= EXERCISE AIM =
Write each line out exactly, leaving none out.

= RECORDS FOR THIS TASK =

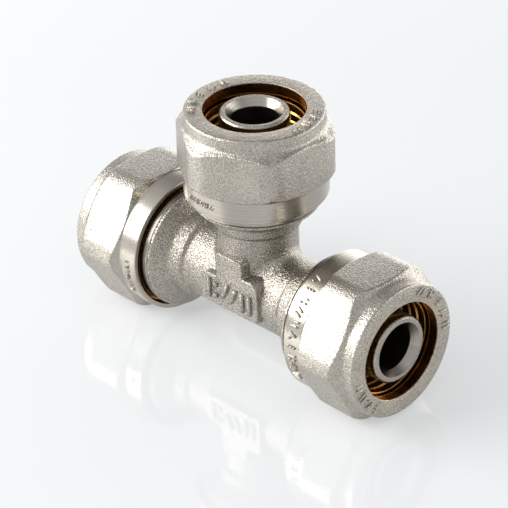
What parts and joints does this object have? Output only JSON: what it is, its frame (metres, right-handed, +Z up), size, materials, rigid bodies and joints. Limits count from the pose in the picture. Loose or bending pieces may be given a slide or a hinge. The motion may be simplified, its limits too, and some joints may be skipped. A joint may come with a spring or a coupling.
{
  "type": "compression fitting",
  "caption": "Equal tee that joins three lengths of multilayer water pipe; each coupling nut squeezes a split ring onto the pipe over a sealed insert.",
  "frame": {"origin": "on the table plane, straight below the point where the run and branch axes cross", "axes": "+X along the run, +Z up along the branch, +Y away from the side that carries the raised pad"},
  "size_m": [0.064, 0.0264, 0.044],
  "materials": {
    "nickel_plate": "nickel-plated forging, fine sandblasted grain, turned collars",
    "raw_brass": "bare machined brass",
    "epdm_rubber": "smooth black EPDM",
    "washer_plastic": "dark insulating plastic"
  },
  "bodies": {
    "tee": {"tee_body": "nickel_plate", "left_inner_o_ring": "epdm_rubber", "left_outer_o_ring": "epdm_rubber", "right_inner_o_ring": "epdm_rubber", "right_outer_o_ring": "epdm_rubber", "branch_inner_o_ring": "epdm_rubber", "branch_outer_o_ring": "epdm_rubber", "left_insulating_washer": "washer_plastic", "right_insulating_washer": "washer_plastic", "branch_insulating_washer": "washer_plastic"},
    "left_ring": {"left_split_ring": "raw_brass"},
    "right_ring": {"right_split_ring": "raw_brass"},
    "branch_ring": {"branch_split_ring": "raw_brass"},
    "left_coupling": {"left_nut": "nickel_plate"},
    "right_coupling": {"right_nut": "nickel_plate"},
    "branch_coupling": {"branch_nut": "nickel_plate"}
  },
  "joints": [
    {"name": "left_ring_slide", "type": "slide", "parent": "tee", "child": "left_ring", "axis": [-1, 0, 0], "range_m": [0, 0.01512]},
    {"name": "right_ring_slide", "type": "slide", "parent": "tee", "child": "right_ring", "axis": [1, 0, 0], "range_m": [0, 0.01512]},
    {"name": "branch_ring_slide", "type": "slide", "parent": "tee", "child": "branch_ring", "axis": [0, 0, 1], "range_m": [0, 0.01512]},
    {"name": "left_nut_turn", "type": "hinge", "parent": "left_ring", "child": "left_coupling", "pos_m": [0, 0, 0.012], "axis": [-1, 0, 0], "range_deg": [0, 3000]},
    {"name": "right_nut_turn", "type": "hinge", "parent": "right_ring", "child": "right_coupling", "pos_m": [0, 0, 0.012], "axis": [1, 0, 0], "range_deg": [0, 3000]},
    {"name": "branch_nut_turn", "type": "hinge", "parent": "branch_ring", "child": "branch_coupling", "pos_m": [0, 0, 0.012], "axis": [0, 0, 1], "range_deg": [0, 3000]}
  ],
  "couplings": [
    {"joint": "left_ring_slide", "follows": "left_nut_turn", "m_per_rad": 0.00028871},
    {"joint": "right_ring_slide", "follows": "right_nut_turn", "m_per_rad": 0.00028871},
    {"joint": "branch_ring_slide", "follows": "branch_nut_turn", "m_per_rad": 0.00028871}
  ]
}
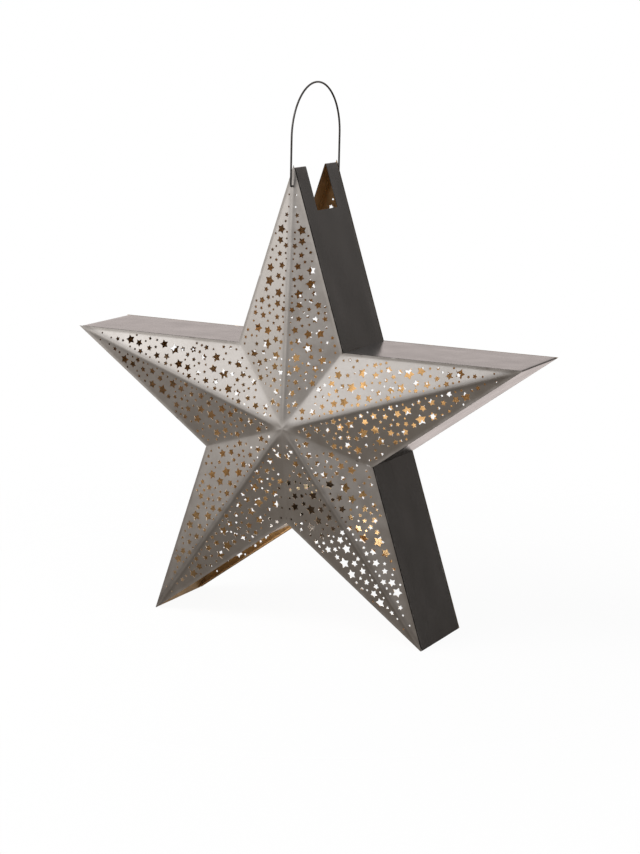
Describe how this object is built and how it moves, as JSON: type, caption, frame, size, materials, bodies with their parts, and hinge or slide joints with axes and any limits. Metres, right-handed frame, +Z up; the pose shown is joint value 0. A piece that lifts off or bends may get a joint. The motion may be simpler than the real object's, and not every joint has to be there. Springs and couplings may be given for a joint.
{
  "type": "star lantern",
  "caption": "Five-pointed star lantern of punched sheet metal with domed faces, dark side walls, a wire handle and a candle cup inside.",
  "frame": {"origin": "on the ground, under the star's centre", "axes": "+Z up, the front face looks towards -Y, +X to the right seen from the front"},
  "size_m": [0.5002, 0.1244, 0.5558],
  "materials": {
    "face_metal": "satin grey zinc tone",
    "charcoal_paint": "satin charcoal outside, copper gold inside",
    "inner_gold": "satin copper gold",
    "dark_steel": "satin dark bronze",
    "wire_steel": "drawn steel wire",
    "thin_aluminium": "bright pressed foil",
    "tinned_steel": "tinned",
    "wax": "soft white wax",
    "cotton": "waxed cotton"
  },
  "bodies": {
    "lantern": {"front_panel": "face_metal", "back_panel": "face_metal", "rim_top_arm": "charcoal_paint", "rim_right_arm": "charcoal_paint", "rim_left_arm": "charcoal_paint", "rim_lower_right_wall": "charcoal_paint", "rim_lower_left_wall": "charcoal_paint", "corner_strip_upper_right": "inner_gold", "corner_strip_upper_left": "inner_gold", "corner_strip_lower_right": "inner_gold", "corner_strip_lower_left": "inner_gold", "candle_bridge": "dark_steel", "candle_cup": "dark_steel"},
    "handle": {"wire_handle": "wire_steel"},
    "tealight": {"tealight_can": "thin_aluminium", "wick_holder": "tinned_steel", "tealight_wax": "wax", "wick": "cotton"}
  },
  "joints": [
    {"name": "handle_swing", "type": "hinge", "parent": "lantern", "child": "handle", "pos_m": [0, 0, 0.45427], "axis": [0, 1, 0], "range_deg": [-150, 150]},
    {"name": "tealight_lift", "type": "slide", "parent": "lantern", "child": "tealight", "axis": [0, 0, 1], "range_m": [0, 0.035]}
  ]
}
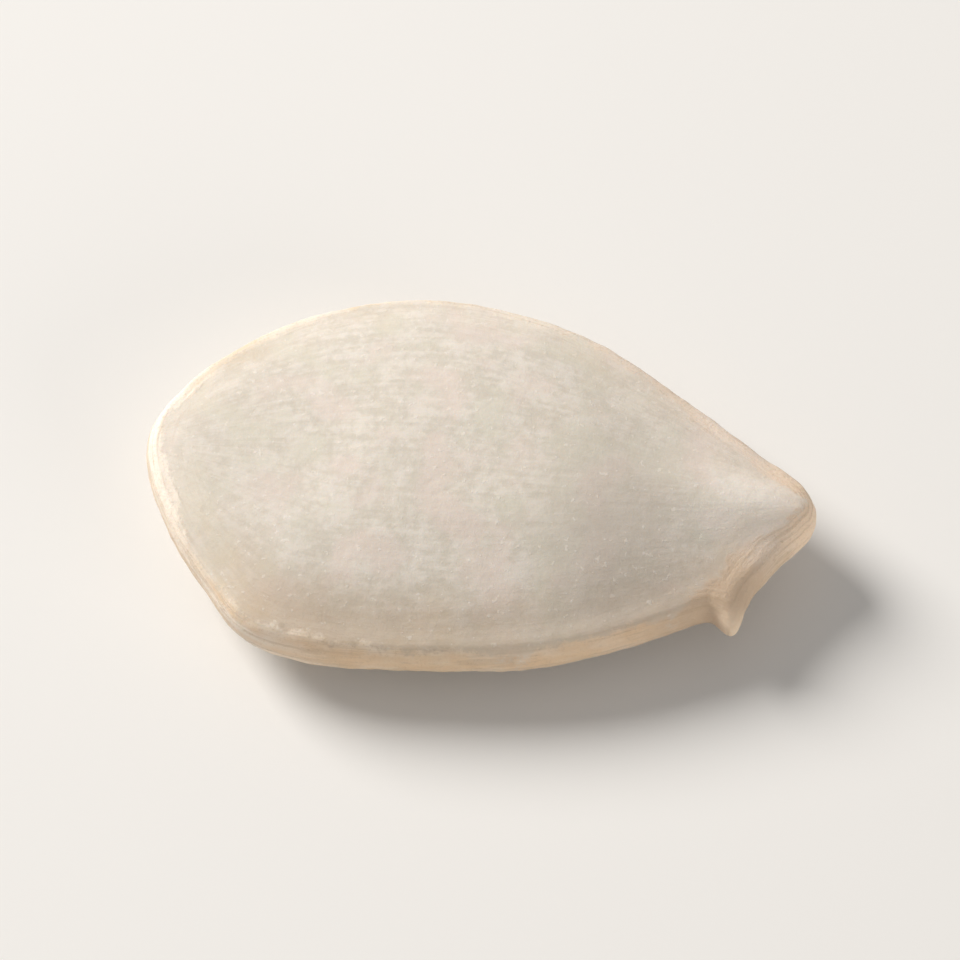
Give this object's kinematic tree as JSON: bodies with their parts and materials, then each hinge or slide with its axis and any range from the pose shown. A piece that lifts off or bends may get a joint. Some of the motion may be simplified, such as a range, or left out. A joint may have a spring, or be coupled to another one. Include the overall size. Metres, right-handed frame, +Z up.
{
  "type": "winter melon seed",
  "caption": "Dried winter melon seed: a flat, cream, egg-shaped seed with a blunt margin, and a short beak and small scar bump at its pointed end. It lies on one face.",
  "frame": {"origin": "on the resting surface, under the middle of the seed's box", "axes": "+X along the seed towards its beak, +Y across its width, away from the scar bump, +Z up through its thickness"},
  "size_m": [0.012, 0.0074, 0.0023],
  "materials": {
    "shell": "dry, matte cream shell with a thin greyish film"
  },
  "bodies": {
    "root": {"seed": "shell"}
  },
  "joints": []
}
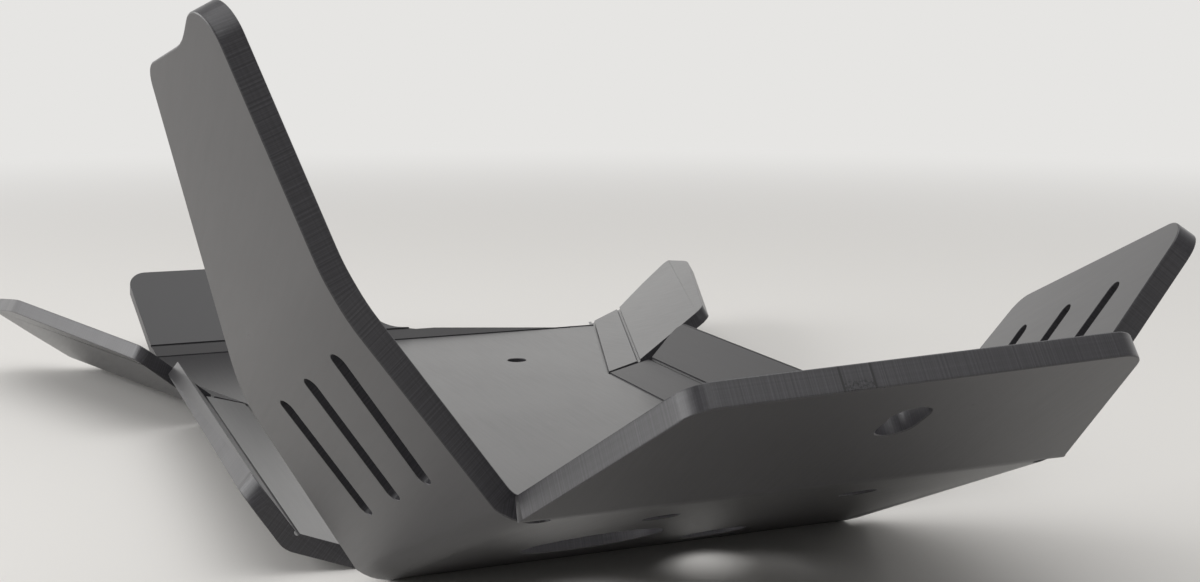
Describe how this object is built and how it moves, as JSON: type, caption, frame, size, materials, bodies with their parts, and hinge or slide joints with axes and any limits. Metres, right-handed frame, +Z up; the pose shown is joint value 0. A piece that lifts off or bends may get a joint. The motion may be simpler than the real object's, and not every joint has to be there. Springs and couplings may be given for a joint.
{
  "type": "motorcycle skid plate",
  "caption": "Folded plastic skid plate: flat floor with scored side flanges and flared rear flaps, upswept belly and ramp, slotted side wings and a rear tab.",
  "frame": {"origin": "middle of the floor panel, on its underside and on the centre line", "axes": "+X to the rider's left, +Y to the rear of the motorcycle, +Z up"},
  "size_m": [0.356, 0.5508, 0.1657],
  "materials": {
    "black_hdpe": "satin, routed edges"
  },
  "bodies": {
    "root": {"skid_plate": "black_hdpe"}
  },
  "joints": []
}
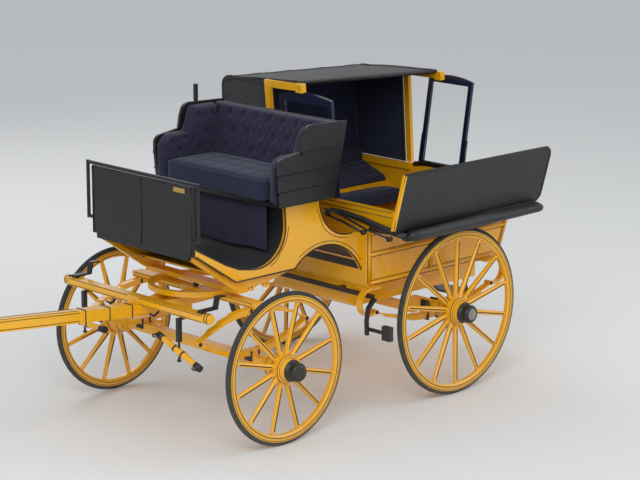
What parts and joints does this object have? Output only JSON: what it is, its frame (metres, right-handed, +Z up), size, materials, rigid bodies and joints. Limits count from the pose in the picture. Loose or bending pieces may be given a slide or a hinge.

= RESULT FOR THIS EXERCISE =
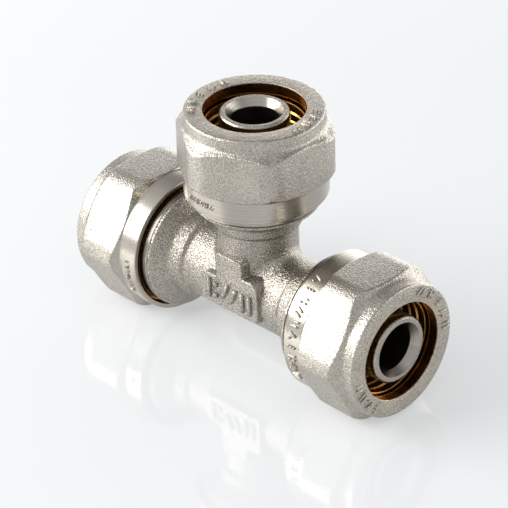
What parts and joints does this object have? Output only JSON: what it is, its frame (metres, right-handed, +Z up), size, materials, rigid bodies and joints. Limits count from the pose in the picture. Loose or bending pieces may be given a slide or a hinge. The motion may be simplified, its limits too, and some joints may be skipped. A joint may come with a spring or a coupling.
{
  "type": "compression fitting",
  "caption": "Equal tee that joins three lengths of multilayer water pipe; each coupling nut squeezes a split ring onto the pipe over a sealed insert.",
  "frame": {"origin": "on the table plane, straight below the point where the run and branch axes cross", "axes": "+X along the run, +Z up along the branch, +Y away from the side that carries the raised pad"},
  "size_m": [0.064, 0.0264, 0.044],
  "materials": {
    "nickel_plate": "nickel-plated forging, fine sandblasted grain, turned collars",
    "raw_brass": "bare machined brass",
    "epdm_rubber": "smooth black EPDM",
    "washer_plastic": "dark insulating plastic"
  },
  "bodies": {
    "tee": {"tee_body": "nickel_plate", "left_inner_o_ring": "epdm_rubber", "left_outer_o_ring": "epdm_rubber", "right_inner_o_ring": "epdm_rubber", "right_outer_o_ring": "epdm_rubber", "branch_inner_o_ring": "epdm_rubber", "branch_outer_o_ring": "epdm_rubber", "left_insulating_washer": "washer_plastic", "right_insulating_washer": "washer_plastic", "branch_insulating_washer": "washer_plastic"},
    "left_ring": {"left_split_ring": "raw_brass"},
    "right_ring": {"right_split_ring": "raw_brass"},
    "branch_ring": {"branch_split_ring": "raw_brass"},
    "left_coupling": {"left_nut": "nickel_plate"},
    "right_coupling": {"right_nut": "nickel_plate"},
    "branch_coupling": {"branch_nut": "nickel_plate"}
  },
  "joints": [
    {"name": "left_ring_slide", "type": "slide", "parent": "tee", "child": "left_ring", "axis": [-1, 0, 0], "range_m": [0, 0.01512]},
    {"name": "right_ring_slide", "type": "slide", "parent": "tee", "child": "right_ring", "axis": [1, 0, 0], "range_m": [0, 0.01512]},
    {"name": "branch_ring_slide", "type": "slide", "parent": "tee", "child": "branch_ring", "axis": [0, 0, 1], "range_m": [0, 0.01512]},
    {"name": "left_nut_turn", "type": "hinge", "parent": "left_ring", "child": "left_coupling", "pos_m": [0, 0, 0.012], "axis": [-1, 0, 0], "range_deg": [0, 3000]},
    {"name": "right_nut_turn", "type": "hinge", "parent": "right_ring", "child": "right_coupling", "pos_m": [0, 0, 0.012], "axis": [1, 0, 0], "range_deg": [0, 3000]},
    {"name": "branch_nut_turn", "type": "hinge", "parent": "branch_ring", "child": "branch_coupling", "pos_m": [0, 0, 0.012], "axis": [0, 0, 1], "range_deg": [0, 3000]}
  ],
  "couplings": [
    {"joint": "left_ring_slide", "follows": "left_nut_turn", "m_per_rad": 0.00028871},
    {"joint": "right_ring_slide", "follows": "right_nut_turn", "m_per_rad": 0.00028871},
    {"joint": "branch_ring_slide", "follows": "branch_nut_turn", "m_per_rad": 0.00028871}
  ]
}
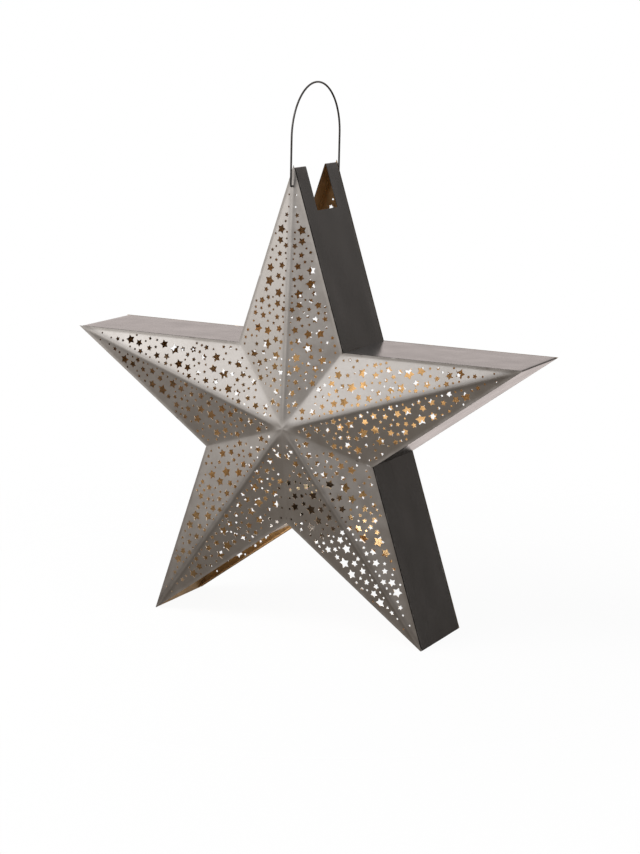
Describe how this object is built and how it moves, as JSON: type, caption, frame, size, materials, bodies with their parts, and hinge or slide joints with axes and any limits. Metres, right-handed frame, +Z up; the pose shown is joint value 0. A piece that lifts off or bends may get a joint. The motion may be simpler than the real object's, and not every joint has to be there. Springs and couplings may be given for a joint.
{
  "type": "star lantern",
  "caption": "Five-pointed star lantern of punched sheet metal with domed faces, dark side walls, a wire handle and a candle cup inside.",
  "frame": {"origin": "on the ground, under the star's centre", "axes": "+Z up, the front face looks towards -Y, +X to the right seen from the front"},
  "size_m": [0.5002, 0.1244, 0.5558],
  "materials": {
    "face_metal": "satin grey zinc tone",
    "charcoal_paint": "satin charcoal outside, copper gold inside",
    "inner_gold": "satin copper gold",
    "dark_steel": "satin dark bronze",
    "wire_steel": "drawn steel wire",
    "thin_aluminium": "bright pressed foil",
    "tinned_steel": "tinned",
    "wax": "soft white wax",
    "cotton": "waxed cotton"
  },
  "bodies": {
    "lantern": {"front_panel": "face_metal", "back_panel": "face_metal", "rim_top_arm": "charcoal_paint", "rim_right_arm": "charcoal_paint", "rim_left_arm": "charcoal_paint", "rim_lower_right_wall": "charcoal_paint", "rim_lower_left_wall": "charcoal_paint", "corner_strip_upper_right": "inner_gold", "corner_strip_upper_left": "inner_gold", "corner_strip_lower_right": "inner_gold", "corner_strip_lower_left": "inner_gold", "candle_bridge": "dark_steel", "candle_cup": "dark_steel"},
    "handle": {"wire_handle": "wire_steel"},
    "tealight": {"tealight_can": "thin_aluminium", "wick_holder": "tinned_steel", "tealight_wax": "wax", "wick": "cotton"}
  },
  "joints": [
    {"name": "handle_swing", "type": "hinge", "parent": "lantern", "child": "handle", "pos_m": [0, 0, 0.45427], "axis": [0, 1, 0], "range_deg": [-150, 150]},
    {"name": "tealight_lift", "type": "slide", "parent": "lantern", "child": "tealight", "axis": [0, 0, 1], "range_m": [0, 0.035]}
  ]
}
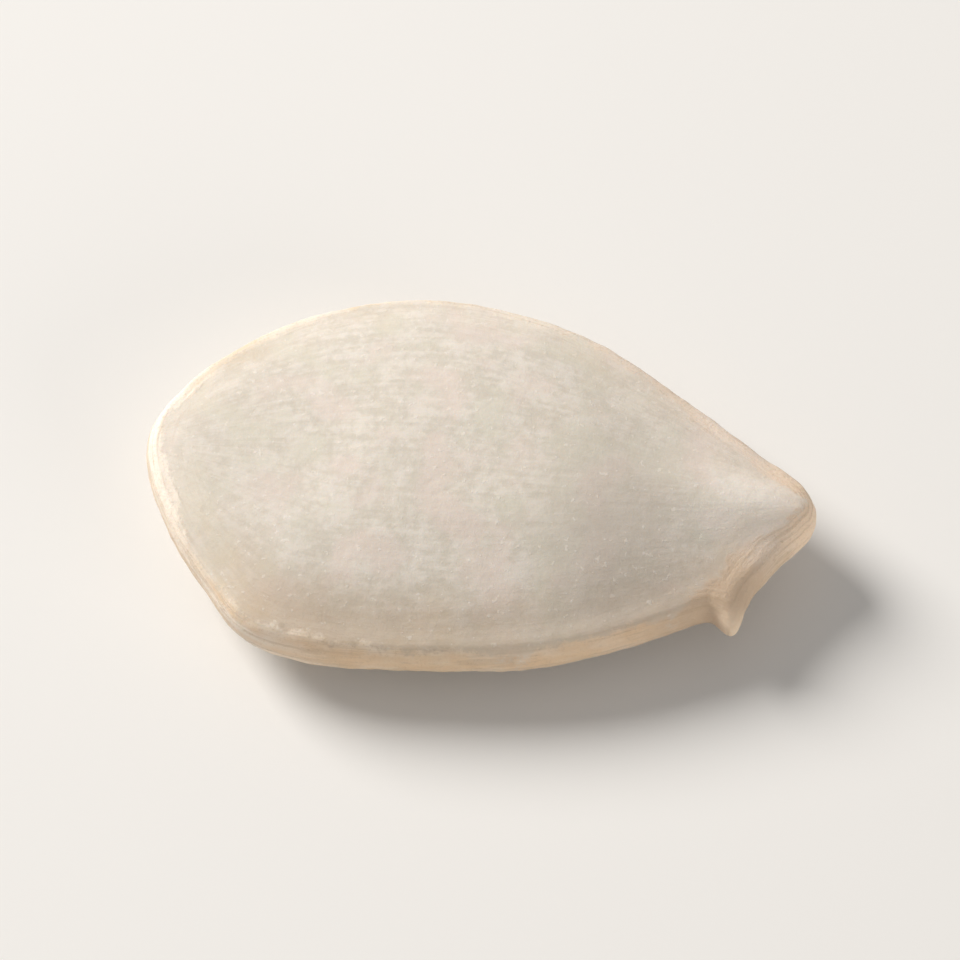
Give this object's kinematic tree as JSON: bodies with their parts and materials, then each hinge or slide with its axis and any range from the pose shown. A piece that lifts off or bends may get a joint. Some of the motion may be simplified, such as a range, or left out. A joint may have a spring, or be coupled to another one. Include the overall size. Metres, right-handed frame, +Z up.
{
  "type": "winter melon seed",
  "caption": "Dried winter melon seed: a flat, cream, egg-shaped seed with a blunt margin, and a short beak and small scar bump at its pointed end. It lies on one face.",
  "frame": {"origin": "on the resting surface, under the middle of the seed's box", "axes": "+X along the seed towards its beak, +Y across its width, away from the scar bump, +Z up through its thickness"},
  "size_m": [0.012, 0.0074, 0.0023],
  "materials": {
    "shell": "dry, matte cream shell with a thin greyish film"
  },
  "bodies": {
    "root": {"seed": "shell"}
  },
  "joints": []
}
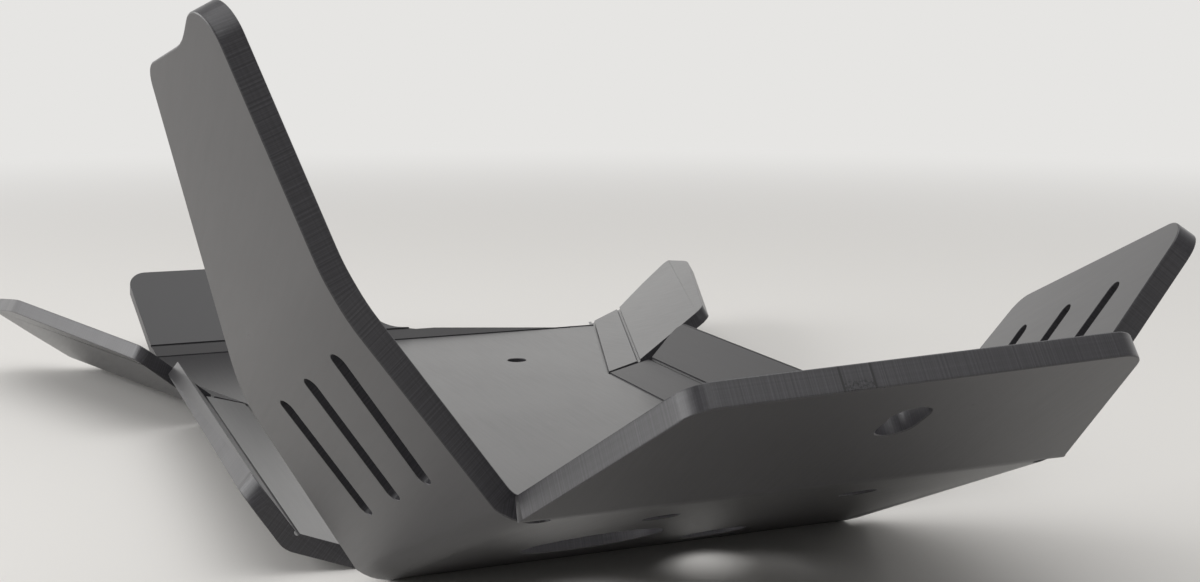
Describe how this object is built and how it moves, as JSON: type, caption, frame, size, materials, bodies with their parts, and hinge or slide joints with axes and any limits. Metres, right-handed frame, +Z up; the pose shown is joint value 0. A piece that lifts off or bends may get a joint. The motion may be simpler than the real object's, and not every joint has to be there. Springs and couplings may be given for a joint.
{
  "type": "motorcycle skid plate",
  "caption": "Folded plastic skid plate: flat floor with scored side flanges and flared rear flaps, upswept belly and ramp, slotted side wings and a rear tab.",
  "frame": {"origin": "middle of the floor panel, on its underside and on the centre line", "axes": "+X to the rider's left, +Y to the rear of the motorcycle, +Z up"},
  "size_m": [0.356, 0.5508, 0.1657],
  "materials": {
    "black_hdpe": "satin, routed edges"
  },
  "bodies": {
    "root": {"skid_plate": "black_hdpe"}
  },
  "joints": []
}
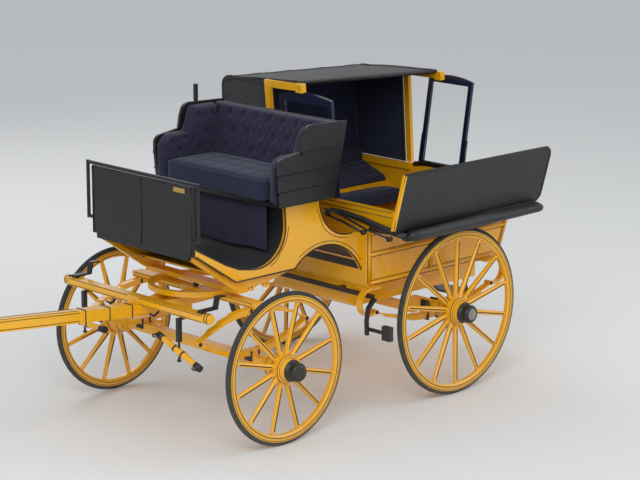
What parts and joints does this object have? Output only JSON: what it is, its frame (metres, right-handed, +Z up), size, materials, rigid bodies and joints. Limits count from the pose in the picture. Loose or bending pieces may be given a slide or a hinge.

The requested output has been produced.